Stored items from a collection:
------------------------------------------------

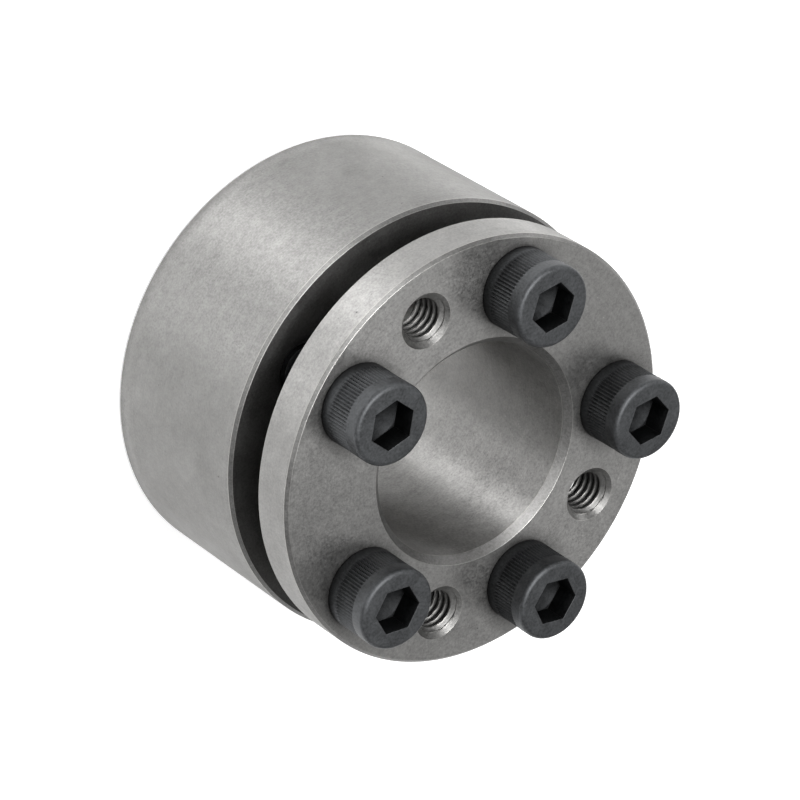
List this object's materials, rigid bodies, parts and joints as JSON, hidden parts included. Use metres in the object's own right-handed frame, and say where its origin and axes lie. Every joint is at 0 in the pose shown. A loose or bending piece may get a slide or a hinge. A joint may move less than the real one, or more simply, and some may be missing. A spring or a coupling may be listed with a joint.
{
  "type": "keyless shaft locking assembly",
  "caption": "Flanged cone sleeve and split taper ring drawn together by socket head cap screws, to lock a hub on a shaft without a key.",
  "frame": {"origin": "centre of the taper ring's rear face, on the shaft axis", "axes": "+Z along the shaft axis, from the rear face towards the screw heads; +Y midway between two screws, beside a jacking hole"},
  "size_m": [0.055, 0.055, 0.0407],
  "materials": {
    "ground_steel": "satin, turned",
    "black_oxide_screw": "black oxide, satin"
  },
  "bodies": {
    "ring": {"taper_ring": "ground_steel"},
    "sleeve": {"flanged_sleeve": "ground_steel"},
    "screw_1": {"cap_screw_1": "black_oxide_screw"},
    "screw_2": {"cap_screw_2": "black_oxide_screw"},
    "screw_3": {"cap_screw_3": "black_oxide_screw"},
    "screw_4": {"cap_screw_4": "black_oxide_screw"},
    "screw_5": {"cap_screw_5": "black_oxide_screw"}
  },
  "joints": [
    {"name": "clamp_slide", "type": "slide", "parent": "ring", "child": "sleeve", "axis": [0, 0, -1], "range_m": [0, 0.0015]},
    {"name": "screw_1_turn", "type": "hinge", "parent": "sleeve", "child": "screw_1", "pos_m": [0.01204, 0.01658, 0.034], "axis": [0, 0, 1], "range_deg": [-540, 0]},
    {"name": "screw_2_turn", "type": "hinge", "parent": "sleeve", "child": "screw_2", "pos_m": [-0.01204, 0.01658, 0.034], "axis": [0, 0, 1], "range_deg": [-540, 0]},
    {"name": "screw_3_turn", "type": "hinge", "parent": "sleeve", "child": "screw_3", "pos_m": [-0.01949, -0.00633, 0.034], "axis": [0, 0, 1], "range_deg": [-540, 0]},
    {"name": "screw_4_turn", "type": "hinge", "parent": "sleeve", "child": "screw_4", "pos_m": [0, -0.02049, 0.034], "axis": [0, 0, 1], "range_deg": [-540, 0]},
    {"name": "screw_5_turn", "type": "hinge", "parent": "sleeve", "child": "screw_5", "pos_m": [0.01949, -0.00633, 0.034], "axis": [0, 0, 1], "range_deg": [-540, 0]}
  ],
  "couplings": [
    {"joint": "screw_1_turn", "follows": "clamp_slide", "rad_per_m": -6283.1},
    {"joint": "screw_2_turn", "follows": "clamp_slide", "rad_per_m": -6283.1},
    {"joint": "screw_3_turn", "follows": "clamp_slide", "rad_per_m": -6283.1},
    {"joint": "screw_4_turn", "follows": "clamp_slide", "rad_per_m": -6283.1},
    {"joint": "screw_5_turn", "follows": "clamp_slide", "rad_per_m": -6283.1}
  ]
}
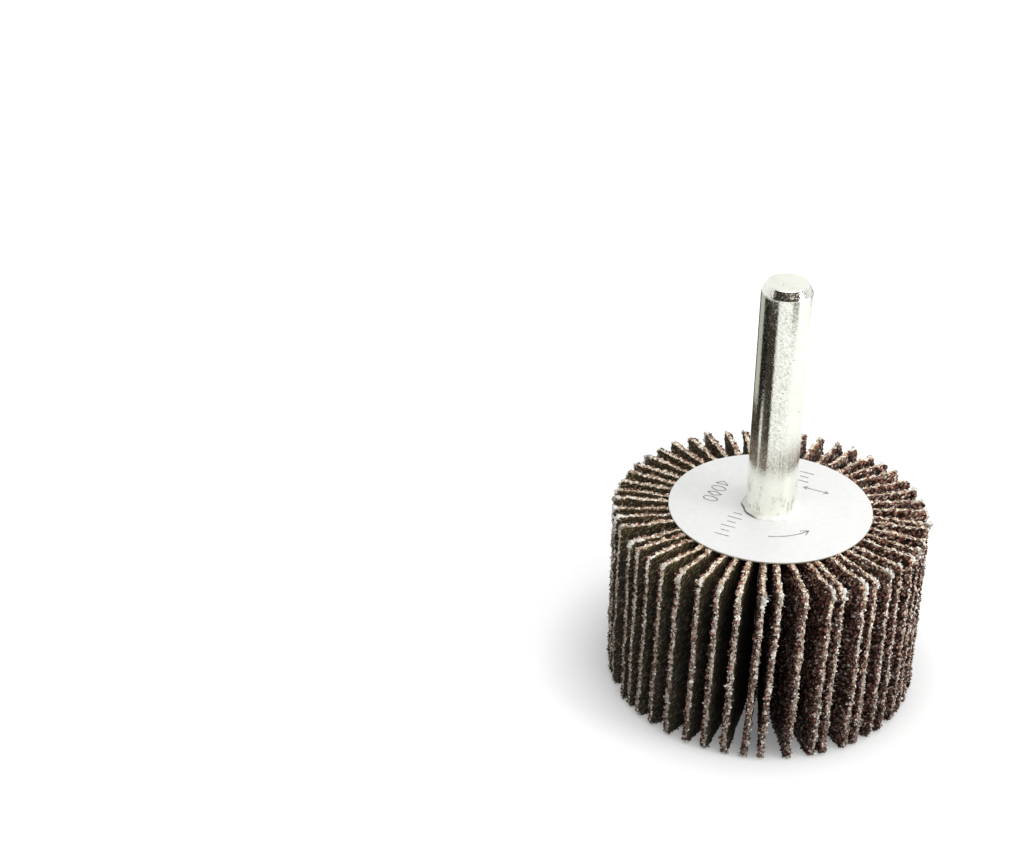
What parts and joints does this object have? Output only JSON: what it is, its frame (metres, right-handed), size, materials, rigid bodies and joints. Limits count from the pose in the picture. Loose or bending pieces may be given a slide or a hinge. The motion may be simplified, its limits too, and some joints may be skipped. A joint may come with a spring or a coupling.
{
  "type": "flap wheel",
  "caption": "Shank-mounted abrasive flap wheel: leaves of abrasive cloth set on edge around a cast resin core, with a round card label and a chamfered steel pin.",
  "frame": {"origin": "on the wheel's axis, at the centre of the free end face, the one away from the shank", "axes": "+Z along the axis towards the shank; +X and +Y across the wheel, +Y away from the picture's viewer"},
  "size_m": [0.04, 0.04, 0.0571],
  "materials": {
    "plated_steel": "nickel plated, polished, with fine pits",
    "cast_resin": "cast filled resin, satin, grey-white",
    "label_card": "white coated card with thin grey print",
    "abrasive_cloth": "red-brown aluminium oxide grit on dark cotton cloth, frayed at the cut edges"
  },
  "bodies": {
    "root": {"shank": "plated_steel", "resin_core": "cast_resin", "label_disc": "label_card", "flap_01": "abrasive_cloth", "flap_02": "abrasive_cloth", "flap_03": "abrasive_cloth", "flap_04": "abrasive_cloth", "flap_05": "abrasive_cloth", "flap_06": "abrasive_cloth", "flap_07": "abrasive_cloth", "flap_08": "abrasive_cloth", "flap_09": "abrasive_cloth", "flap_10": "abrasive_cloth", "flap_11": "abrasive_cloth", "flap_12": "abrasive_cloth", "flap_13": "abrasive_cloth", "flap_14": "abrasive_cloth", "flap_15": "abrasive_cloth", "flap_16": "abrasive_cloth", "flap_17": "abrasive_cloth", "flap_18": "abrasive_cloth", "flap_19": "abrasive_cloth", "flap_20": "abrasive_cloth", "flap_21": "abrasive_cloth", "flap_22": "abrasive_cloth", "flap_23": "abrasive_cloth", "flap_24": "abrasive_cloth", "flap_25": "abrasive_cloth", "flap_26": "abrasive_cloth", "flap_27": "abrasive_cloth", "flap_28": "abrasive_cloth", "flap_29": "abrasive_cloth", "flap_30": "abrasive_cloth", "flap_31": "abrasive_cloth", "flap_32": "abrasive_cloth", "flap_33": "abrasive_cloth", "flap_34": "abrasive_cloth", "flap_35": "abrasive_cloth", "flap_36": "abrasive_cloth", "flap_37": "abrasive_cloth", "flap_38": "abrasive_cloth", "flap_39": "abrasive_cloth", "flap_40": "abrasive_cloth", "flap_41": "abrasive_cloth", "flap_42": "abrasive_cloth", "flap_43": "abrasive_cloth", "flap_44": "abrasive_cloth", "flap_45": "abrasive_cloth", "flap_46": "abrasive_cloth", "flap_47": "abrasive_cloth", "flap_48": "abrasive_cloth", "flap_49": "abrasive_cloth", "flap_50": "abrasive_cloth"}
  },
  "joints": []
}
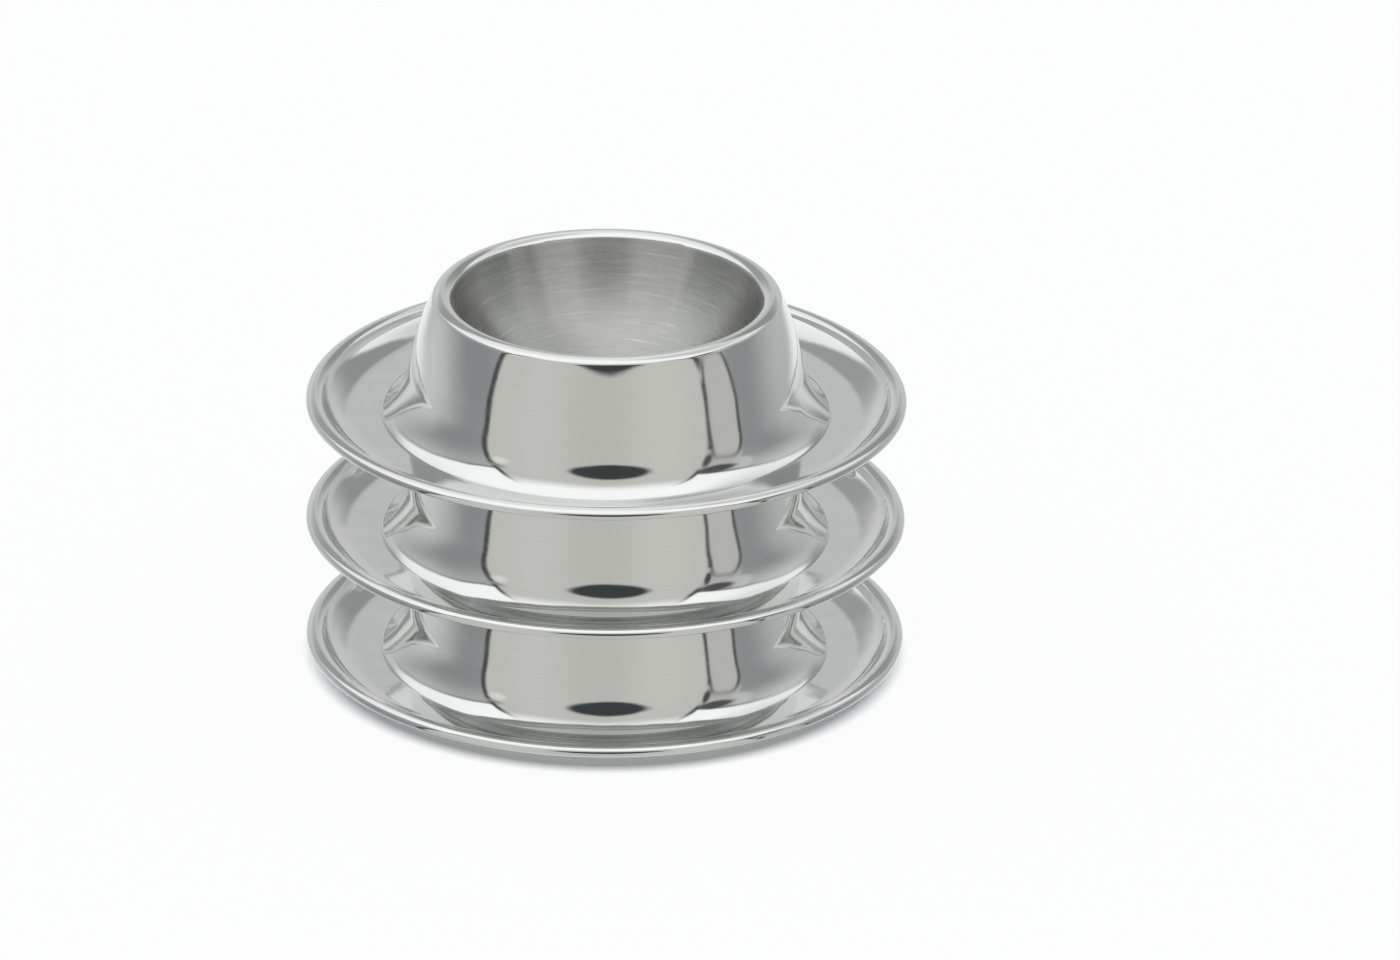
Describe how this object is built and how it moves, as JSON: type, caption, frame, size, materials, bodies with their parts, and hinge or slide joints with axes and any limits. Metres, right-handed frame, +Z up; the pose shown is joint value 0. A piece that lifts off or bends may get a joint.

------------------------------------------------

SHORT EXERCISE —
Write the entire listing out again, word for word.

RESPONSE FOR THIS EXERCISE —
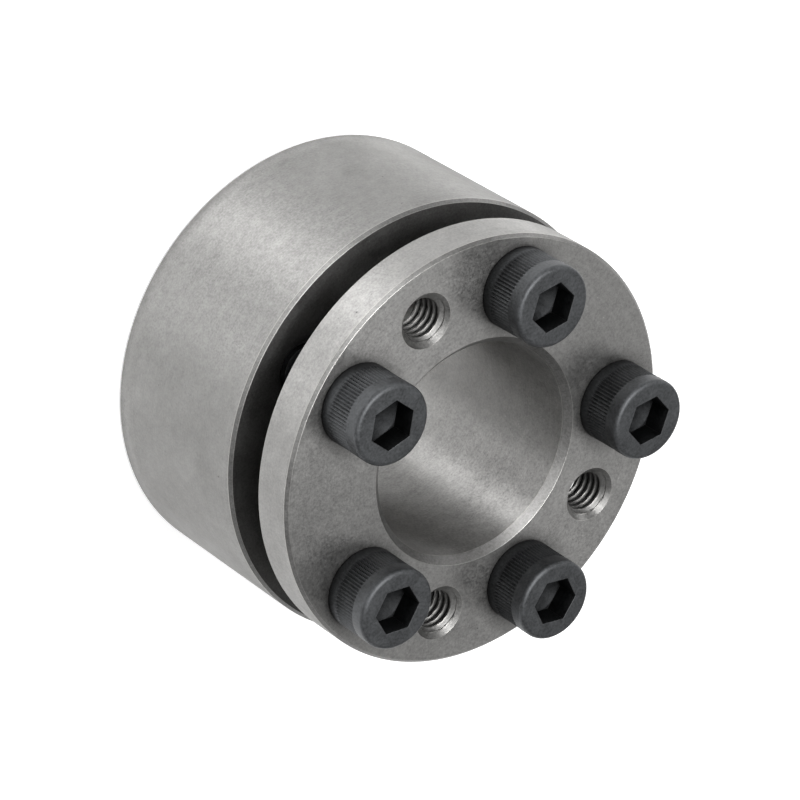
List this object's materials, rigid bodies, parts and joints as JSON, hidden parts included. Use metres in the object's own right-handed frame, and say where its origin and axes lie. Every joint is at 0 in the pose shown. A loose or bending piece may get a slide or a hinge. A joint may move less than the real one, or more simply, and some may be missing. A spring or a coupling may be listed with a joint.
{
  "type": "keyless shaft locking assembly",
  "caption": "Flanged cone sleeve and split taper ring drawn together by socket head cap screws, to lock a hub on a shaft without a key.",
  "frame": {"origin": "centre of the taper ring's rear face, on the shaft axis", "axes": "+Z along the shaft axis, from the rear face towards the screw heads; +Y midway between two screws, beside a jacking hole"},
  "size_m": [0.055, 0.055, 0.0407],
  "materials": {
    "ground_steel": "satin, turned",
    "black_oxide_screw": "black oxide, satin"
  },
  "bodies": {
    "ring": {"taper_ring": "ground_steel"},
    "sleeve": {"flanged_sleeve": "ground_steel"},
    "screw_1": {"cap_screw_1": "black_oxide_screw"},
    "screw_2": {"cap_screw_2": "black_oxide_screw"},
    "screw_3": {"cap_screw_3": "black_oxide_screw"},
    "screw_4": {"cap_screw_4": "black_oxide_screw"},
    "screw_5": {"cap_screw_5": "black_oxide_screw"}
  },
  "joints": [
    {"name": "clamp_slide", "type": "slide", "parent": "ring", "child": "sleeve", "axis": [0, 0, -1], "range_m": [0, 0.0015]},
    {"name": "screw_1_turn", "type": "hinge", "parent": "sleeve", "child": "screw_1", "pos_m": [0.01204, 0.01658, 0.034], "axis": [0, 0, 1], "range_deg": [-540, 0]},
    {"name": "screw_2_turn", "type": "hinge", "parent": "sleeve", "child": "screw_2", "pos_m": [-0.01204, 0.01658, 0.034], "axis": [0, 0, 1], "range_deg": [-540, 0]},
    {"name": "screw_3_turn", "type": "hinge", "parent": "sleeve", "child": "screw_3", "pos_m": [-0.01949, -0.00633, 0.034], "axis": [0, 0, 1], "range_deg": [-540, 0]},
    {"name": "screw_4_turn", "type": "hinge", "parent": "sleeve", "child": "screw_4", "pos_m": [0, -0.02049, 0.034], "axis": [0, 0, 1], "range_deg": [-540, 0]},
    {"name": "screw_5_turn", "type": "hinge", "parent": "sleeve", "child": "screw_5", "pos_m": [0.01949, -0.00633, 0.034], "axis": [0, 0, 1], "range_deg": [-540, 0]}
  ],
  "couplings": [
    {"joint": "screw_1_turn", "follows": "clamp_slide", "rad_per_m": -6283.1},
    {"joint": "screw_2_turn", "follows": "clamp_slide", "rad_per_m": -6283.1},
    {"joint": "screw_3_turn", "follows": "clamp_slide", "rad_per_m": -6283.1},
    {"joint": "screw_4_turn", "follows": "clamp_slide", "rad_per_m": -6283.1},
    {"joint": "screw_5_turn", "follows": "clamp_slide", "rad_per_m": -6283.1}
  ]
}
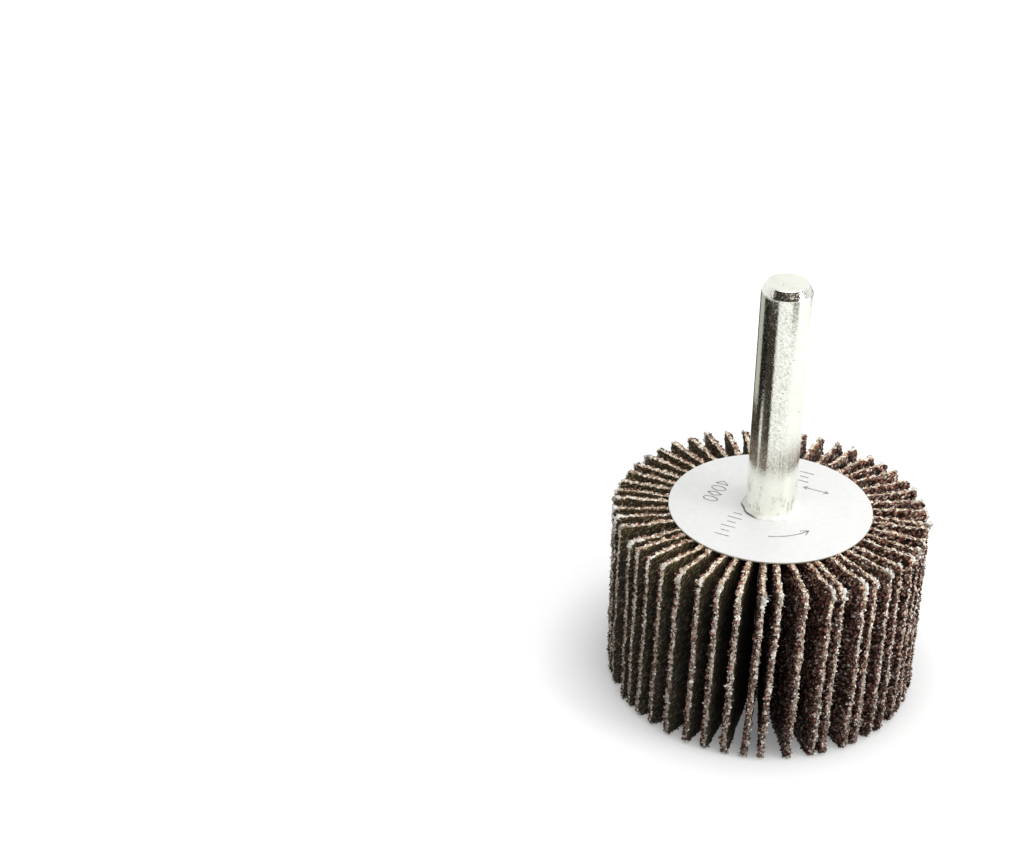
What parts and joints does this object have? Output only JSON: what it is, its frame (metres, right-handed), size, materials, rigid bodies and joints. Limits count from the pose in the picture. Loose or bending pieces may be given a slide or a hinge. The motion may be simplified, its limits too, and some joints may be skipped. A joint may come with a spring or a coupling.
{
  "type": "flap wheel",
  "caption": "Shank-mounted abrasive flap wheel: leaves of abrasive cloth set on edge around a cast resin core, with a round card label and a chamfered steel pin.",
  "frame": {"origin": "on the wheel's axis, at the centre of the free end face, the one away from the shank", "axes": "+Z along the axis towards the shank; +X and +Y across the wheel, +Y away from the picture's viewer"},
  "size_m": [0.04, 0.04, 0.0571],
  "materials": {
    "plated_steel": "nickel plated, polished, with fine pits",
    "cast_resin": "cast filled resin, satin, grey-white",
    "label_card": "white coated card with thin grey print",
    "abrasive_cloth": "red-brown aluminium oxide grit on dark cotton cloth, frayed at the cut edges"
  },
  "bodies": {
    "root": {"shank": "plated_steel", "resin_core": "cast_resin", "label_disc": "label_card", "flap_01": "abrasive_cloth", "flap_02": "abrasive_cloth", "flap_03": "abrasive_cloth", "flap_04": "abrasive_cloth", "flap_05": "abrasive_cloth", "flap_06": "abrasive_cloth", "flap_07": "abrasive_cloth", "flap_08": "abrasive_cloth", "flap_09": "abrasive_cloth", "flap_10": "abrasive_cloth", "flap_11": "abrasive_cloth", "flap_12": "abrasive_cloth", "flap_13": "abrasive_cloth", "flap_14": "abrasive_cloth", "flap_15": "abrasive_cloth", "flap_16": "abrasive_cloth", "flap_17": "abrasive_cloth", "flap_18": "abrasive_cloth", "flap_19": "abrasive_cloth", "flap_20": "abrasive_cloth", "flap_21": "abrasive_cloth", "flap_22": "abrasive_cloth", "flap_23": "abrasive_cloth", "flap_24": "abrasive_cloth", "flap_25": "abrasive_cloth", "flap_26": "abrasive_cloth", "flap_27": "abrasive_cloth", "flap_28": "abrasive_cloth", "flap_29": "abrasive_cloth", "flap_30": "abrasive_cloth", "flap_31": "abrasive_cloth", "flap_32": "abrasive_cloth", "flap_33": "abrasive_cloth", "flap_34": "abrasive_cloth", "flap_35": "abrasive_cloth", "flap_36": "abrasive_cloth", "flap_37": "abrasive_cloth", "flap_38": "abrasive_cloth", "flap_39": "abrasive_cloth", "flap_40": "abrasive_cloth", "flap_41": "abrasive_cloth", "flap_42": "abrasive_cloth", "flap_43": "abrasive_cloth", "flap_44": "abrasive_cloth", "flap_45": "abrasive_cloth", "flap_46": "abrasive_cloth", "flap_47": "abrasive_cloth", "flap_48": "abrasive_cloth", "flap_49": "abrasive_cloth", "flap_50": "abrasive_cloth"}
  },
  "joints": []
}
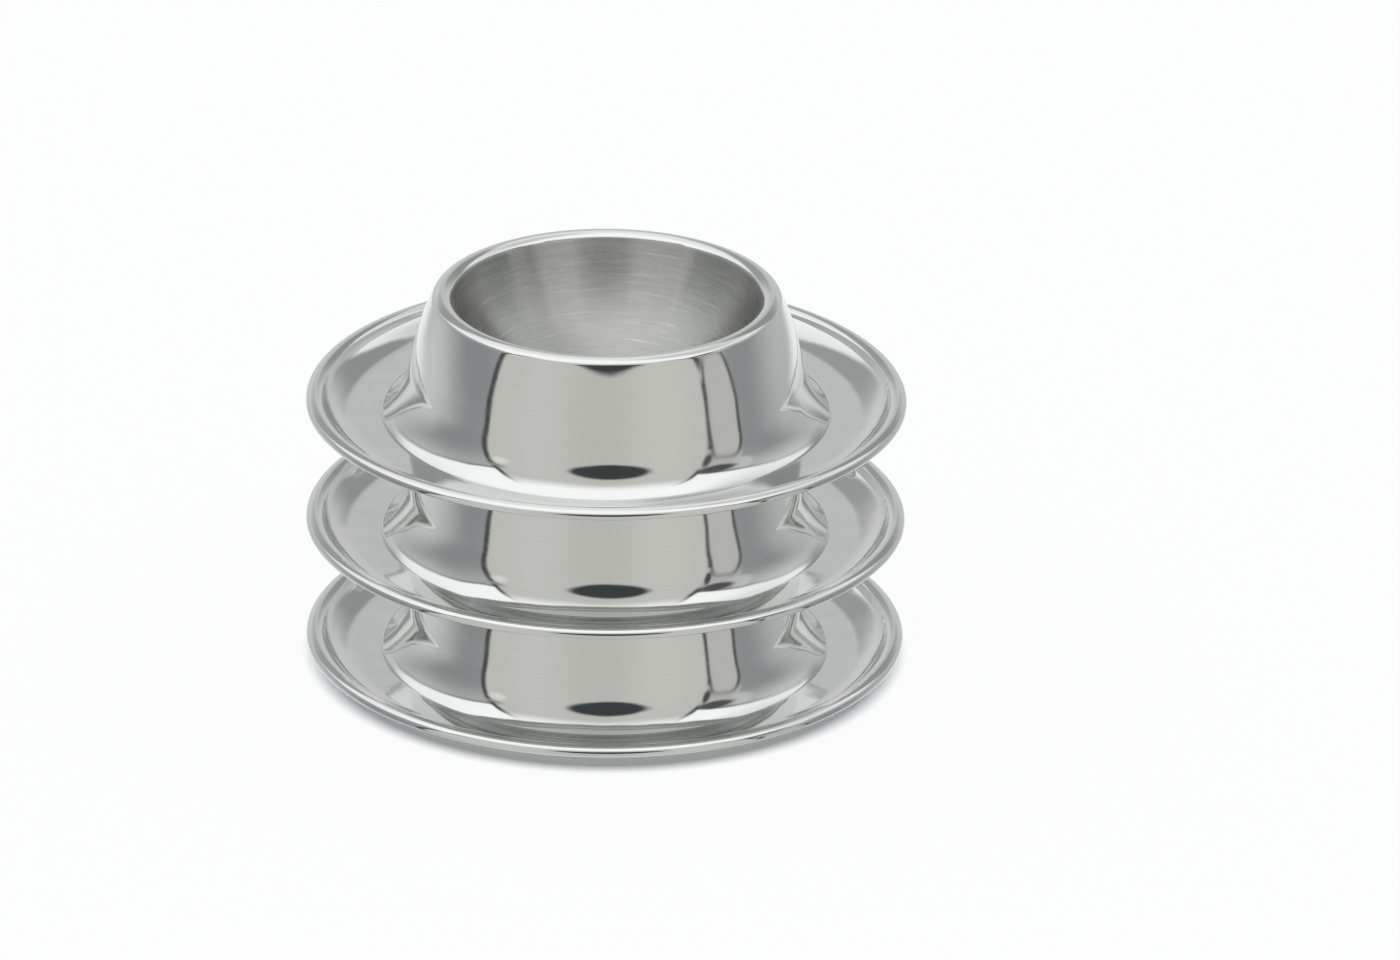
Describe how this object is built and how it moves, as JSON: type, caption, frame, size, materials, bodies with their parts, and hinge or slide joints with axes and any limits. Metres, right-handed frame, +Z up; the pose shown is joint value 0. A piece that lifts off or bends may get a joint.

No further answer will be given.